Costa Rican culture appears to have a strong focus on sustainability, however, when looking into the country’s daily activities, many may question whether this is true and how different this country is in comparison to others like the United States. Why does Costa Rica appear so sustainable? The large focus on agriculture comes from the original deforestation from the Spanish inquisition, the population took 400 years to repopulate and there was a large investment in trying to build the country into what it was. Later on, there was a period of time when people wanted to start to make money for themselves, so in the early 1900s, the state sanctioned families to set up plots of lands in the mountains where they could build farms to support their families. This created a strong middle class and a decent proportion of the population to depend on the environment and “well-being” of the land so that they could continue to grow crops such as coffee, fruit, and macadamia. I think the belief revolving around sustainability is derived from the focus and economic dependence on agriculture and how, when talking to Ticos, there is a more relaxed though process where they do not need extravagance to be successful. They are the type of people to take advantage of what is around them and not going to extremes for irrelevant things. A result of this mentality is environmental sustainability which appears strange to other countries and is what makes Costa Rica so successful at a low cost (as explained in the Lecture with the drawing). This mentality is seen in some Ticos but for different reasons. They try to minimize waste due to the lack of sewage power and garbage disposal in comparison to the US. They enjoy fresh fruit and vegetables because they are grown locally and do not need to be imported. I think sustainability started as more of a result of their habits and ways of life that were later transformed into their culture and is now a big part of the country.

Why is education and healthcare provided?

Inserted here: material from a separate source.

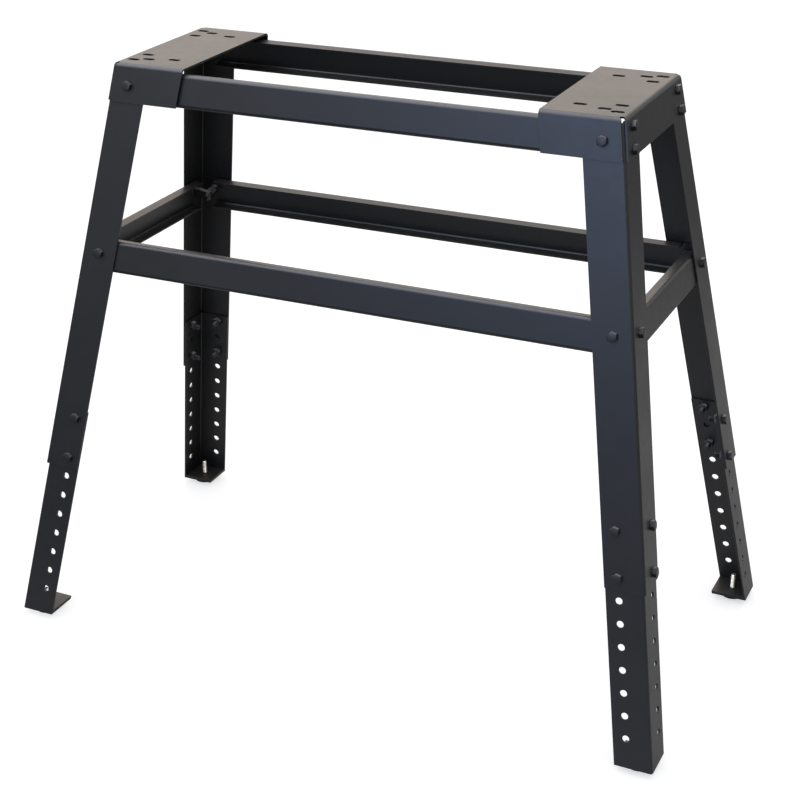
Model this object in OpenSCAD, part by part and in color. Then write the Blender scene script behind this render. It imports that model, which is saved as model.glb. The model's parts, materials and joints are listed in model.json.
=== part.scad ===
// Bolted sheet-steel stand for a small lathe: two slotted caps on four splayed
// angle legs, tied by channel rails. A second angle slides in each leg and is
// pinned by bolts in a row of holes, which sets the height of the stand.

/* [Stand] */
// Height from the floor to the top of the caps, with the legs fully out
stand_h = 797; // [770:1:830]
// Length over the two caps, along X
top_l = 700; // [640:5:760]
// Depth over the caps, along Y
top_d = 235; // [220:1:260]
// Outward lean of the legs at the ends of the stand, in degrees
lean_end = 9.4; // [8:0.1:10.5]
// Outward lean of the legs to the front and back, in degrees
lean_side = 10.4; // [9:0.1:11.5]

/* [Caps] */
// Sheet thickness of the caps
cap_t = 2.5; // [2:0.1:3]
// Outer bend radius of the caps
cap_r = 6; // [5:0.5:6.5]
// Width of a cap at its top, from the end of the stand inward
cap_w = 106; // [100:0.5:120]
// Height of the cap flanges
cap_h = 50; // [48:0.5:56]
// Distance from the leg's corner line to the ends of the cap flanges beside it
cap_corner_gap = 2.8; // [2.6:0.1:4]
// Diameter of the relief hole where two bends meet
relief_d = 6; // [5.5:0.5:7.5]
// Width of a slot
slot_w = 9; // [8.5:0.5:10]
// Length of a slot, end to end along X
slot_l = 17; // [14:0.5:17.5]
// Distance from the end of a cap in to the middles of slots A, B, C and D
slot_from_end = [69, 35.5, 17, 21]; // [16.5:0.5:80]
// Distance from the front or back of a cap in to the middles of slots A, B, C and D
slot_from_side = [43, 33.5, 25.5, 55.5]; // [23:0.5:62]

/* [Legs] */
// Sheet thickness of the legs
leg_t = 2.5; // [2:0.1:3]
// Outer bend radius of the legs
leg_r = 4; // [3.5:0.5:5]
// Width of each flange of an upper leg
upper_w = 52; // [50:0.5:54]
// Width of each flange of a lower leg
lower_w = 49.2; // [48:0.2:49.8]
// Clearance between an upper leg and the lower leg nested in it
nest_gap = 0.2; // [0.1:0.05:0.3]
// Depth of the upper legs' upper ends below the top of the caps
upper_start = 7; // [6:0.5:8]
// Height of the upper legs' lower ends above the floor
upper_end_h = 235; // [220:1:237]
// Height of the lower legs' upper ends above the floor
lower_top_h = 317.5; // [315:0.5:323]
// Height of the lower legs' cut ends above the floor
leg_ground = 8; // [8:0.5:12]
// Distance between neighbouring adjusting holes
hole_pitch = 30; // [29:0.5:30]
// Number of adjusting holes in each flange of a lower leg
hole_count = 10; // [9:1:10]
// Diameter of an adjusting hole
hole_d = 9.2; // [9:0.1:10]
// Distance of the adjusting holes from the upper leg's corner line
adjust_gauge = 35; // [34:0.5:36]
// Height above the floor at which a leg's corner line passes its first adjusting holes
first_hole_h = 314; // [312:0.5:315]

/* [Rails] */
// Sheet thickness of the rails
rail_t = 2; // [1.5:0.1:2.5]
// Outer bend radius of the rails
rail_r = 5; // [3:0.5:5.5]
// Height of a rail
rail_h = 43.5; // [40:0.5:44]
// Depth of a rail, over its web
rail_d = 16; // [14:0.5:20]
// Depth of the top rails' middle line below the top of the caps
top_rail_drop = 28.5; // [28:0.5:32]
// Depth of the lower rails' middle line below the top of the caps
lower_rail_drop = 256.5; // [240:0.5:270]
// Distance from a leg's corner line to the end of a rail's web
web_gauge = 13; // [10:0.5:14]
// Distance from a leg's corner line to the end of a rail's lips
lip_gauge = 29; // [28:0.5:34]

/* [Fasteners] */
// Diameter of the bolts
bolt_d = 8; // [7.8:0.05:8]
// Length of the bolts under the head
bolt_l = 20; // [18:0.5:20]
// Width across the flats of heads and nuts
across_flats = 12; // [11.5:0.1:13]
// Height of a bolt head
head_h = 5.3; // [4.5:0.1:6]
// Height of a nut
nut_h = 6.5; // [6:0.1:6.8]
// Diameter of the bolt holes in caps, upper legs and rails
bolt_hole_d = 9; // [8.5:0.1:9.5]
// Radial clearance between a nut's bore and its bolt
thread_gap = 0.05; // [0.02:0.01:0.08]
// Distance of the cap and rail bolts from the leg's corner line
bolt_gauge = 26; // [25:0.5:27]
// Height of the cap bolts on the front and back above the top rails' middle line
cap_bolt_rise = 0; // [0:0.5:3]
// Depths of the two cap bolts at each end corner, below the top of the caps
end_bolt_drop = [15, 42]; // [12:0.5:43]
// Height of the lower rail bolts above the lower rails' middle line
rail_bolt_rise = 3; // [0:0.5:5]

/* [Feet] */
// Thickness of the foot plates
plate_t = 5; // [4:0.5:6]
// Distance from a leg's outer faces to the foot screw's axis, at the ground end
foot_inset = 28; // [27:0.5:30]
// Diameter of a foot pad
pad_d = 33; // [30:1:36]
// Height of a foot pad
pad_h = 7.5; // [6:0.5:7.8]
// Diameter of the foot screw
stud_d = 8; // [7.8:0.05:8.2]
// Travel of a foot pad on its screw
foot_travel = 12; // [8:1:12]
// Length of foot screw left above its plate at the end of that travel
stud_spare = 8.5; // [6:0.5:12]
// Depth of the screw's seat in the pad
stud_seat = 4; // [3:0.5:5]

/* [Hidden] */
$fn = 48;
reach = 1000;
overlap = 1;
// Amount by which a bend's arc passes the faces beside it, so that they cross
bend_lap = 0.004;

// Leg planes: where they cross the top, and how they turn about their frames
leg_x = top_l / 2 - cap_t / cos(lean_end);
leg_y = top_d / 2 - cap_t / cos(lean_side);
turn_end = atan(tan(lean_end) * cos(lean_side));
turn_side = atan(tan(lean_side) * cos(lean_end));
fold = asin(sin(lean_end) * sin(lean_side));

// The lower leg's place in the upper leg, the foot screw's axis, and the bolts' depths
nest = leg_t + nest_gap;
ground_drop = stand_h - leg_ground;
adjust_run = (stand_h - first_hole_h) / cos(turn_end) / cos(lean_side);
cap_bolt_drop = top_rail_drop - cap_bolt_rise;
rail_bolt_drop = lower_rail_drop - rail_bolt_rise;
foot_x = leg_x + ground_drop * tan(lean_end) - foot_inset;
foot_y = leg_y + ground_drop * tan(lean_side) - foot_inset;
plate_top = leg_ground + plate_t;

// Distance from the leg's corner line to the inner edge of a cap's side flange
cap_gauge = (cap_w - top_l / 2 + leg_x + cap_r * tan(lean_end)) * cos(turn_end);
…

Another interesting insight into the country is its ability to provide for everyone. Other countries may wonder why Costa Rica provides education and healthcare for little fees. In many countries, the government tries to have the population pay a lot for health care and many colleges, especially in the US, have students pay an arm and a leg for education, even if it is a public school. The reasoning behind this derives from their desire to be able to move throughout the social rankings and have opportunities to have a better life for a small fee as long as they can make it to the University. This system of access is highly supported in Costa Rica. The CCSS or Costa Rica’s universal health care program. For the past 75 years, health is a priority of the state so any citizen who needs aid can go to a state run facility and receive aid. The implementation of CCSS changed the entire environment of Costa Rica for the better and less people were dying or becoming ill. This is what makes Costa Rica unique, rather than having a focus on the monetary values, there is a focus on the value of life and each individual person. I think this is important because not many people look into the values of each other and as a person who has a life to live but rather as a way to gain money. Many people are attracted by greed and economics that they forget about the true value each person holds that goes beyond their social class or wealth. I believe Costa Rica’s government is “richer” in the beautiful sense of the word when understanding true values.

Why is being called a “gringo” okay?

Many Americans think the word “gringos” has a negative connotation. In Costa Rica, gringos is not always negative. Gringos represent white foreigners, who are typically Americans. In some countries, yes, being called a gringo is not a positive thing, but due to previous relations with the United States, Costa Rica has no problems. The one time the United States invaded Costa Rica, Costa Rica won thanks to Juan Santamaría who was one of Costa Rica’s first heroes. Since then, the United States and Costa Rica have been strong allies. Even more recently during the oil crisis of 1980, the United States funded Costa Rica when their economy was in turmoil, just for use of the land on the border of Nicaragua to fight their communist party, aiding the complete collapse of Costa Rica’s economic system. Finally, even when Costa Rica has a socialist-type system in place, when they denounced and banned any correlations with Communism, the United States became a stronger ally and aided as much as they can. I think this is important to understand because it is important to understand where words come from and how one word can have multiple meanings in different countries. Understanding the culture and history of a country can reveal a lot about their attitudes, positions, and language so that, when visiting, there is a better sense of how to act and what to expect. Personally, I always thought gringos was bad so coming here and being called it during “cat calls” made me afraid of being targeted, however knowing there is no bad connotation, it makes me feel safer in a sense that it is similar to the same “cat calling” in the United States.